Risulta, invero, palese come l’adozione dei sistemi di Intelligenza Artificiale non possa prescindere da una previa attività di formazione specifica ed altamente specializzata verso gli addetti ai lavori su tutto il territorio nazionale: pensiamo, a mero titolo esemplificativo, alle autorità delegate all’accertamento dei fatti di reato contestati dalla persona offesa con la propria iniziativa penale, al personale amministrativo che opera nell’ambito delle varie procure, agli stessi pubblici ministeri e giudici ed ovviamente anche agli stessi avvocati (in questi ultimi casi, il costo di tale formazione andrebbe quasi sicuramente a gravare sui professionisti medesimi, con un ulteriore sovraccarico economico, oltre ai vari costi ordinari già sussistenti).
Il diritto penale, unico nel suo genere, richiede un’applicazione della sensibilità umana che forse manca nelle altre branche del diritto e che difficilmente potrà confluire in freddi e scostanti sistemi di calcolo.

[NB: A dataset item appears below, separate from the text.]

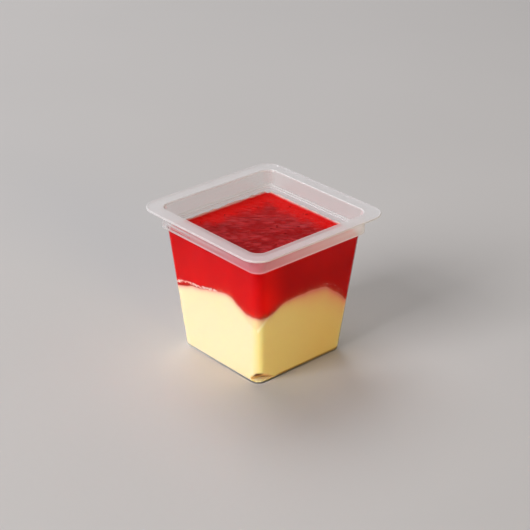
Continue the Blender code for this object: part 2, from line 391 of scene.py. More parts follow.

Se vogliamo, infatti, che il diritto penale continui a soddisfare quei criteri fondamentali di certezza del diritto, dell’oltre ogni ragionevole dubbio, di tutela del reo, in un’ottica generale di garanzia dei diritti fondamentali della persona umana stabiliti a livello costituzionale, europeo ed internazionale, anche al fine di evitare possibili errori giudiziari, è necessario cercare di agire con estrema prudenza, evitando di cadere nella trappola dell’eccessiva digitalizzazione e spersonalizzazione di quella particolare branca del diritto pubblico che disciplina l’esercizio del potere punitivo statale, ove il giudicante che, per quanto possa essere chiamato a svolgere il proprio incarico di applicazione e, molto spesso, di interpretazione della legge in maniera imparziale e terza, sarà implicitamente guidato dai propri convincimenti professionali, dalle proprie precedenti esperienze (anche personali) nonché dal proprio libero apprezzamento e dalla propria sensibilità (basti pensare a tutte quelle vicende giudiziarie a cui si applica il c.d. “Codice Rosso” ove risulta sempre molto difficile operare un completo distaccamento rispetto al singolo caso di specie).